Vodianova, being a well-known model and philanthropist and member of the influential Arnault family, surely doesn’t hurt, but she has a keen sense of what a new company needs to do to get a foothold through her years of work.

She admits that her knowledge of the fashion industry after about 20 years as a working model, and the business machinations behind that are helpful for the startups she invests in and works with. But she credits her creation and operation of the charity Naked Heart Foundation as the most valuable in terms of investing and advising.

“I built a very successful organization and for that I’ve done a lot of events. You learn so much by doing live events, what people respond to.”

She throws an annual charity gala and auction for Naked Heart and said figuring out what sort of lots would pique the interest of bidders showed her that, in many instances, people need someone from the outside to come in and imagine for them what they want. Her example was auctioning off a stay at The Château de La Colle Noire, the former country home of Christian Dior, which the brand now owns and keeps private. Even though Dior is part of LVMH Moët Hennessy Louis Vuitton, such a stay had never been auctioned before, and Vodianova said assurances had to be made that the right bidder would get the experience.

“It’s a lot of meticulous work but it’s also storytelling and imagining something that doesn’t exist yet, that neither a brand nor a potential client sees yet,” Vodianova said.

In the case of investing, she imagines what type of marketing will work for a brand, or what unique ambassador or investor they should bring on.

“[Working with start-ups] is so much about storytelling,” she said. “And so often, especially tech people, they build a product and they iterate all the time to fit the demand and find what works. But sometimes they iterate so much they lose the initial vision they had.”

If all of this sounds a little in the weeds for a typical early stage investor, it’s true. Vodianova admits that she and Afinsky are “very hands-on” and so selective about who and what they invest in. “We spend a lot of time with our founders.”

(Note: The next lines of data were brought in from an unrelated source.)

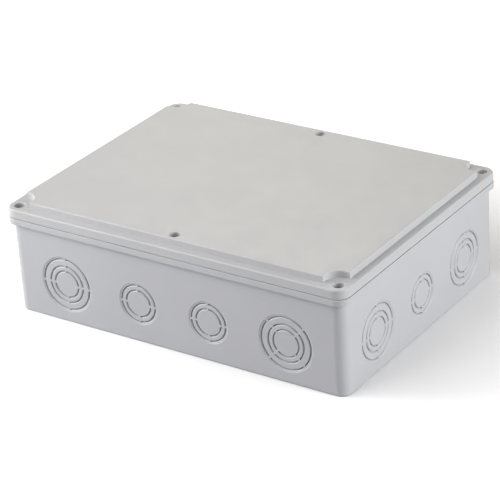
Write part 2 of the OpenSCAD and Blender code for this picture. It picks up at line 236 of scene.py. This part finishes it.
def edge_mask(tree, normal, spread):
    """Near 1 where the softened normal leaves the true one, which is along sharp edges."""
    true_normal = add(tree, "ShaderNodeNewGeometry").outputs["Normal"]
    dot = add(tree, "ShaderNodeVectorMath", {0: normal, 1: true_normal}, operation="DOT_PRODUCT")
    return ramp(tree, dot.outputs["Value"], 1.0, 1.0 - spread)


# ---- Materials ----

def moulded_plastic(name, color, roughness=0.48):
    """Lightly textured moulded plastic: cloudy colour, fine grain and a painted highlight that lightens
    sharp edges.
    """
    material, tree, shader = new_material(name)
    cloud = ramp(tree, noise(tree, scale=11, detail=4, roughness=0.6), NOISE_LOW, NOISE_HIGH)
    speck = ramp(tree, noise(tree, scale=2600, detail=1), NOISE_LOW, NOISE_HIGH)
    body = mix_color(tree, cloud, tint(color, 0.972), tint(color, 1.018))
    specked = mix_color(tree, multiply(tree, speck, 0.25), body, tint(color, 0.93))
    normal = soft_edge_normal(tree, 0.35 * MM)
    # Painted highlight: sharp edges are blended towards a brighter copy of the colour, standing in for light
    # caught on their rounding.
    edge_highlight = edge_mask(tree, normal, spread=0.35)
    feed(tree, shader.inputs["Base Color"],
         mix_color(tree, multiply(tree, edge_highlight, 0.5), specked, tint(color, 1.16)))
    sheen = noise(tree, scale=60, detail=3)
    feed(tree, shader.inputs["Roughness"],
         ramp(tree, sheen, NOISE_LOW, NOISE_HIGH, roughness - 0.05, roughness + 0.05))
    grain = noise(tree, scale=1500, detail=3, roughness=0.6)
    feed(tree, shader.inputs["Normal"], bump(tree, grain, strength=0.5, distance=0.035 * MM, normal=normal))
    feed(tree, shader.inputs["IOR"], 1.49)
    return material


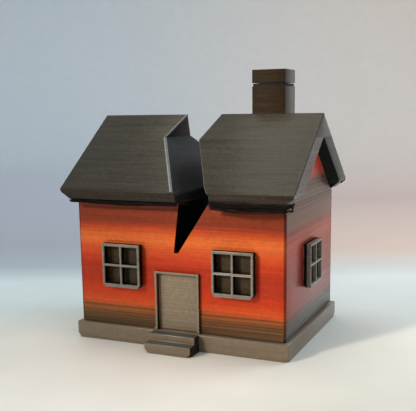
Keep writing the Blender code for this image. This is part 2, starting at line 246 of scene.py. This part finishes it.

And what Vodianova and Afinsky are looking for in their investments is simple but rather lofty.

“We’re looking for products that will either change industries or will change people’s lives, as grand as it sounds,” Vodianova said.

Making piles of money on a big exit of one of her investments is not a central concern.

“This is definitely a business and we do invest money so of course we want a return… but who I invest my time into, that for me is the most precious thing,” Vodinova said. “I’d much rather get less return on a good investment, than invest in a company that gets huge because it, for example, sells cigarettes.”